今回紹介した「提供元不明のアプリのインストールを許可する」を変更しないことで、怪しいソフトのインストールを未然に防ぐ、というのがより正解に近いと思います。
スクリーンロックを設定する!
これは意外な盲点だと思いますが、スクリーンロックは必ず設定しましょう。
起動時にパスワードや指紋を求める機能です。
うっかりスマホから目を離したスキにGPSで位置を追跡するアプリとか仕込まれたら自分の現在地がモロバレです。
見ていないところで知人、友人、家族に・・・なんてことも。
システムアップデートは常に最新にしましょう!
ときどきシステムアップデートのお知らせが入ると思いますが、これはセキュリティ上の脆弱性に対応するものが含まれるため必ず行うようにしてください。
今まではメーカーにより対応や頻度がまちまちだったのですが、今年5月のGoogleの発表によると端末メーカー各社に対して契約により定期的なセキュリティパッチの提供を義務付けたそうなので今後は少しずつアップデートの頻度が増えていくかもしれません。面倒くさがらずにやっていきましょう!
先週開催されたGoogleの開発者会議「Google I/O」で、「Android」のセキュリティ統括者が、OEM各社が契約により定期的なセキュリティパッチの提供を義務付けられるようになると語った。
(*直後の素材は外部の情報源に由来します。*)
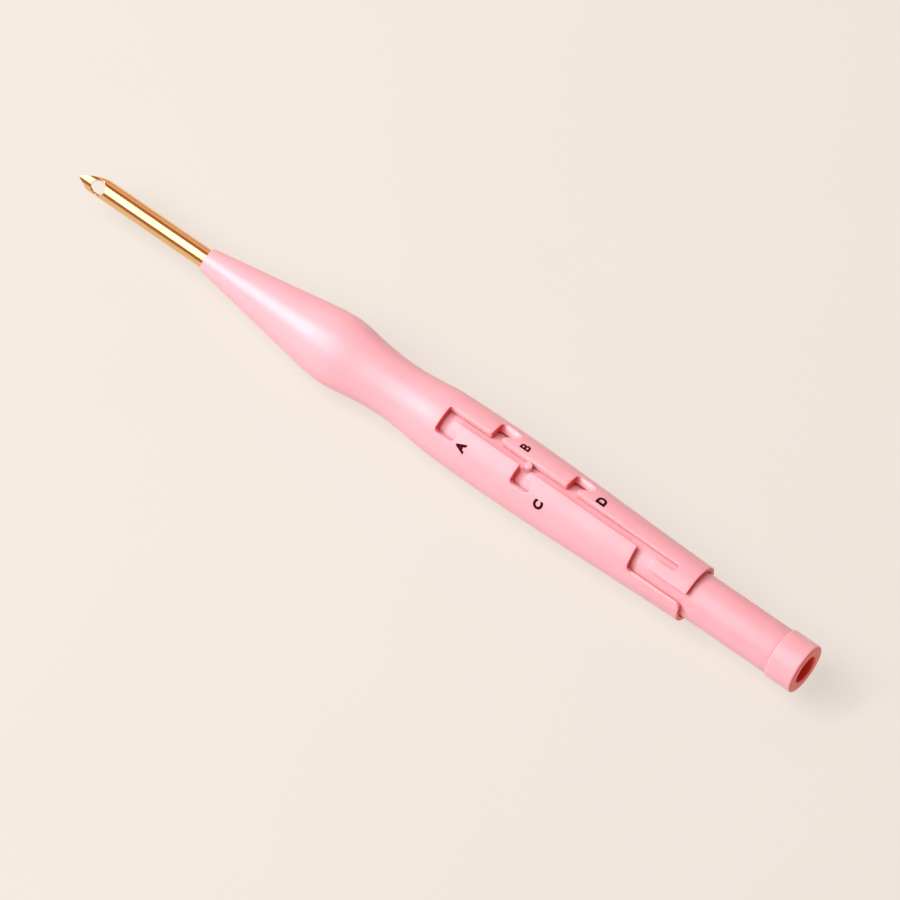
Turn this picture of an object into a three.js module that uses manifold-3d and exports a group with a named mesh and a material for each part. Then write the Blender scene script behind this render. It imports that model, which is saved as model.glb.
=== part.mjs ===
// Adjustable punch needle, the pen-shaped tool for looped embroidery and rug work.
// A hollow needle is carried by a plunger tube that slides and turns in a slotted handle.
// A stud on the plunger drops into one of four side pockets, and that sets the length of the loops.
//
// Millimetres, +Z up. The tool's axis is X, with the needle toward -X and the yarn bore toward +X.
// Lengths along the axis are stations, counted from the needle's point. The origin is on the axis,
// halfway along. The long slot, called the track, is at the top. Angles round the axis are in degrees
// from the top, and positive toward -Y.

import * as THREE from 'three';
import { mergeVertices } from 'three/addons/utils/BufferGeometryUtils.js';
import Module from 'manifold-3d';

const LENGTH = 170;

// Handle. Each outline point is [station, diameter].
const NOSE_CONE = [[29.6, 4.9], [38.4, 7.7], [50, 11.4], [57.8, 13.85]];
const BULGE = [
  [57.8, 13.85], [59.7, 14.15], [61.6, 14.2], [63.6, 13.8], [66.5, 12.85], [70.4, 12.0], [74, 11.6],
];
const WAIST = [[74, 11.6], [77.2, 11.8], [81, 12.5], [84.9, 13.35], [88.8, 13.6]];
const HANDLE_END = [144.3, 11.9];
const NOSE_RIM = 0.15;
const PLUNGER_BORE = 10.1;
const PLUNGER_BORE_START = 55;
const BORE_CONE = 2.6;
const NEEDLE_BORE = 4.3;

// Slots in the handle's barrel.
const POCKET_ANGLE = 33;
const TRACK_WIDTH = 1.9;
const TRACK_END = 140.2;
const BRANCH_WIDTH = 2.4;
const POCKET_WIDTH = 2.2;
const POCKET_LENGTH = 4.3;
const SETTINGS = [
  { front: 86.4, side: 1 },
  { front: 96.0, side: -1 },
  { front: 104.0, side: 1 },
  { front: 113.6, side: -1 },
];
const ENTRY = { front: 131.4, tooth: 135.2, angle: 44.6, width: 2.8 };

// Plunger: tube, end collar and locking stud.
const TUBE = { start: 76, end: 164.0, outer: 9.6, inner: 7.6 };
const COLLAR = { start: 164.3, outer: 10.3, bore: 5.8, edge: 0.3, edgeMiddle: 0.09, chamfer: 0.35 };
const SPIGOT = { start: 157, outer: 7.0 };
const STUD = { diameter: 1.4, foot: 4.05, top: 6.45 };
const STUD_HOLE = 2.0;
const STUD_STATION = SETTINGS[2].front + BRANCH_WIDTH / 2;

// Needle and the bush that holds it. The point has a flank on each side: a bow is where the flank's
// curve is pulled to, as parts of the flank's length and of the needle's radius.
const NEEDLE = { outer: 4.0, inner: 3.2, end: 86 };
const EYE = { station: 4.4, diameter: 3.0, angle: 35 };
const GRIND_ANGLE = 21;
const POINT = { drop: 0.7, upper: 5.4, upperBow: [0.32, 0.53], lower: 3.3, lowerBow: [0.45, 0.75] };
const BEVEL = { height: 1.7, end: 8.0 };
const HOLDER = { start: 73, flange: 2.7, outer: 9.6, spigot: 7.0, end: 88, bore: 4.6 };

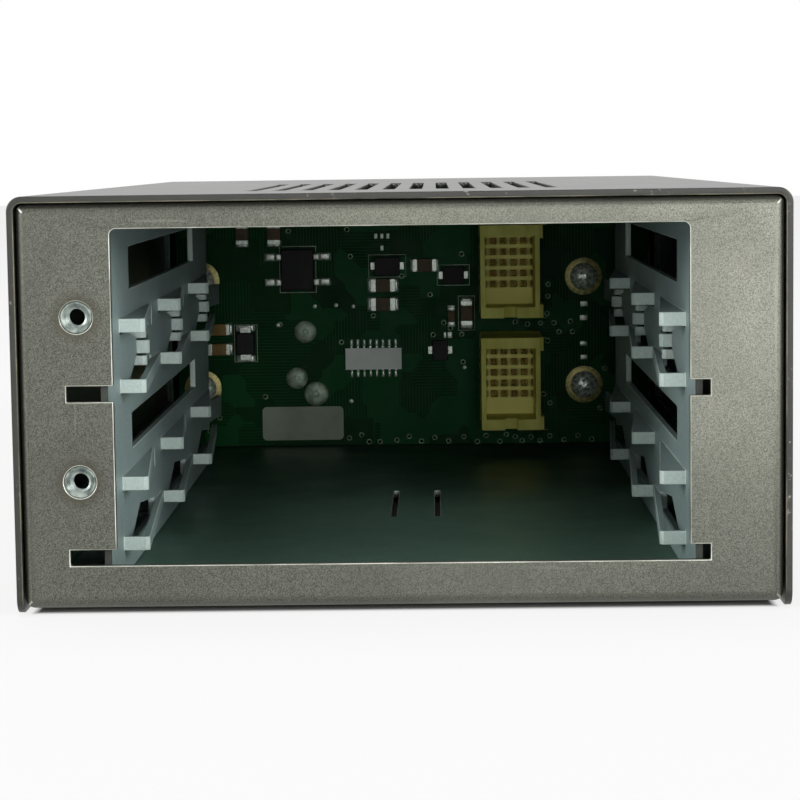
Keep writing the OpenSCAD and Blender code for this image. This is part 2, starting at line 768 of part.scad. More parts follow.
// A bent lead that leaves a body at half its height and lies flat on the board.
// s is its reach, its width and its thickness; it runs towards +X from the body's side
module gull_lead(s, body_h) {
    knee = s[0] * 0.3;
    toe = s[0] * 0.5;
    mid = body_h / 2;
    translate([0, 0, -s[1] / 2]) linear_extrude(s[1])
        polygon([[0, -mid], [knee, -mid], [toe, -s[2]], [s[0], -s[2]], [s[0], 0],
            [toe - s[2], 0], [knee - s[2], s[2] - mid], [0, s[2] - mid]]);
}

module bridge_rectifier() {
    color([0.06, 0.06, 0.06]) from_front() on_board(on_face(bridge_shares), bridge_size);
}

module bridge_rectifier_leads() {
    p = on_face(bridge_shares);
    color([0.75, 0.77, 0.76]) from_front() translate([p[0], board_y, p[1]])
        for (side = [0, 1], z = sides) mirror([side, 0, 0])
            translate([bridge_size[0] / 2, 0, z * bridge_lead_pitch / 2])
                gull_lead(bridge_lead, bridge_size[2]);
}

module protection_diode() {
    color([0.06, 0.06, 0.06]) from_front() on_board(on_face(diode_shares), diode_size);
}

module protection_diode_ends() {
    color([0.75, 0.77, 0.76]) from_front() for (end = sides)
        on_board(on_face(diode_shares) + [0, end * (diode_size[1] + diode_end[1]) / 2], diode_end);
}

module logic_ic() { color([0.05, 0.05, 0.05]) from_front() on_board(on_face(ic_shares), ic_size); }

module logic_ic_leads() {
    p = on_face(ic_shares);
    color([0.75, 0.77, 0.76]) from_front() translate([p[0], board_y, p[1]])
        for (pin = [0 : ic_pins - 1], turn = [-90, 90])
            translate([(pin - (ic_pins - 1) / 2) * ic_pin_pitch, 0, 0]) rotate([0, turn, 0])
                translate([ic_size[1] / 2, 0, 0]) gull_lead(ic_lead, ic_size[2]);
}

module logic_ic_label() {
    p = on_face(ic_shares);
    color([0.85, 0.86, 0.86]) from_front() translate([p[0], 0, p[1]])
        along_y(board_y - ic_size[2] - label_t, label_t) square(ic_label_size, center = true);
}

module board_label() {
    low = board_z + label_low_gap;
    top = inlet_z + joint_zs[2] - joint_ds[2] / 2 - label_top_gap;
    color([0.85, 0.86, 0.86]) from_front() along_y(board_y - label_t, label_t)
        rounded([board_w * label_x_share - label_w / 2, low], [label_w, top - low], label_r);
}

module input_capacitors() {
    color([0.55, 0.45, 0.28]) from_front() for (share = tan_shares)
        on_board(on_face(share), tan_size - [2 * tan_end, 0, 0]);
}

module input_capacitor_ends() {
    color([0.78, 0.79, 0.78]) from_front() for (share = tan_shares, end = sides)
        on_board(on_face(share) + [end * (tan_size[0] - tan_end) / 2, 0],
            [tan_end, tan_size[1], tan_size[2]]);
}

module chip_parts() {
    color([0.42, 0.34, 0.26]) from_front() for (n = [0 : len(chip_sizes) - 1]) {
        c = chip_sizes[n];
        on_board(on_face(chip_shares[n]), [c[0] - (1 - c[4]) * 2 * c[3], c[1] - c[4] * 2 * c[3], c[2]]);
    }
}

module chip_part_ends() {
    color([0.76, 0.78, 0.76]) from_front() for (n = [0 : len(chip_sizes) - 1], end = sides) {
        c = chip_sizes[n];
        off = [end * (1 - c[4]) * (c[0] - c[3]) / 2, end * c[4] * (c[1] - c[3]) / 2];
        on_board(on_face(chip_shares[n]) + off,
            [c[4] > 0 ? c[0] : c[3], c[4] > 0 ? c[3] : c[1], c[2]]);
    }
}

module voltage_regulator() {
    color([0.07, 0.07, 0.07]) from_front() for (n = [0 : len(regulator_shares) - 1])
        on_board(on_face(regulator_shares[n]), regulator_sizes[n]);
}

module voltage_regulator_leads() {
    color([0.75, 0.77, 0.76]) from_front() for (n = [0 : len(regulator_shares) - 1], end = sides)
        on_board(on_face(regulator_shares[n])
            + [end * (regulator_sizes[n][0] + regulator_lead[0]) / 2, 0], regulator_lead);
}

base_pan();
cover();
cover_screws();
left_guide_frame();
right_guide_frame();
guide_frame_rivets();
faceplate_nuts();
backplane_board();
backplane_standoffs();
backplane_screws();
upper_slot_connector();
lower_slot_connector();
upper_connector_contacts();
lower_connector_contacts();
dc_inlet_housing();
dc_inlet_pin();
dc_inlet_terminals();
bridge_rectifier();
bridge_rectifier_leads();
protection_diode();
protection_diode_ends();
logic_ic();
logic_ic_leads();
logic_ic_label();
board_label();
input_capacitors();
input_capacitor_ends();
chip_parts();
chip_part_ends();
voltage_regulator();
voltage_regulator_leads();
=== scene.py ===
"""Looks of a two-slot media converter chassis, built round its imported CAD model.

Lengths in the dataclasses are in millimetres unless a docstring says otherwise: x to the right
of the middle, y behind the front panel's face, z above the surface that the chassis stands on.
"""

from __future__ import annotations

import json
import logging
import math
from dataclasses import dataclass
from enum import Enum
from typing import Callable, Sequence

import bmesh
import bpy
from mathutils import Euler, Matrix, Vector

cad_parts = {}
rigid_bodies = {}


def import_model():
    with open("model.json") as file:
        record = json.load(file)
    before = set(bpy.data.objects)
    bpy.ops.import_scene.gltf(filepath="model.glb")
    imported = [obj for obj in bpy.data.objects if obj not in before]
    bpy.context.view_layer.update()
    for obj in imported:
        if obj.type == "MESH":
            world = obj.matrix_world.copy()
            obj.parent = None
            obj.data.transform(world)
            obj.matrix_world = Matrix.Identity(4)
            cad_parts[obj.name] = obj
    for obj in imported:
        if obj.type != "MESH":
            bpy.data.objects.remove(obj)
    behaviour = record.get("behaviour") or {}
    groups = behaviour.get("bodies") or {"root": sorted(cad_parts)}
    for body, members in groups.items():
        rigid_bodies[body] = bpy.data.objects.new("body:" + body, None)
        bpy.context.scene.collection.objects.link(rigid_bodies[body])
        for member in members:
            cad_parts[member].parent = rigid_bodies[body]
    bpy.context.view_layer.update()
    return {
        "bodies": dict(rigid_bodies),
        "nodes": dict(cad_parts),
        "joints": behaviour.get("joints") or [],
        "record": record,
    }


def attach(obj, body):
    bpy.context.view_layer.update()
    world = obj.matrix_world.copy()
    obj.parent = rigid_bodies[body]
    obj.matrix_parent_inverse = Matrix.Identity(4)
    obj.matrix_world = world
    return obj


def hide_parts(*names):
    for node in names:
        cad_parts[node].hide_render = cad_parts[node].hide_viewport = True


MM = 0.001
BODY = "root"
CASE_DEPTH = 190.5
BOARD_FACE = 174.5
FLOOR_TOP = 1.9
# Between these depths the end panels' finish gives way to that of the inner sides, with its
# painted reflection and painted shade
FRONT_INNER = (1.3, 2.5)
REAR_INNER = (CASE_DEPTH - 1.4, CASE_DEPTH - 1.3)
NUT_PLACES = ((-42.65, 17.704), (-42.65, 39.544))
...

「セキュリティパッチの提供をOEM契約に盛り込むことにも取り組んできた。これにより、定期的なセキュリティパッチを受け取るデバイスとユーザーの数が大幅に増加するだろう」と、Androidプラットフォームのセキュリティを統括するDavid Kleidermacher氏は述べた。
まとめ
以上、いろいろと紹介してきましたが、いかがだったでしょうか。
要するに気を付けるべきは以下の5点です。
・アプリのインストール時、実行時の権限設定は疑ってかかること。
・不正な広告やURLをクリックしない、クリックしても落ち着いて対応すること。
・システム上の設定は理解しないまま触らないこと。
・スクリーンロックを設定すること。
・システムアップデートは必ず実施すること。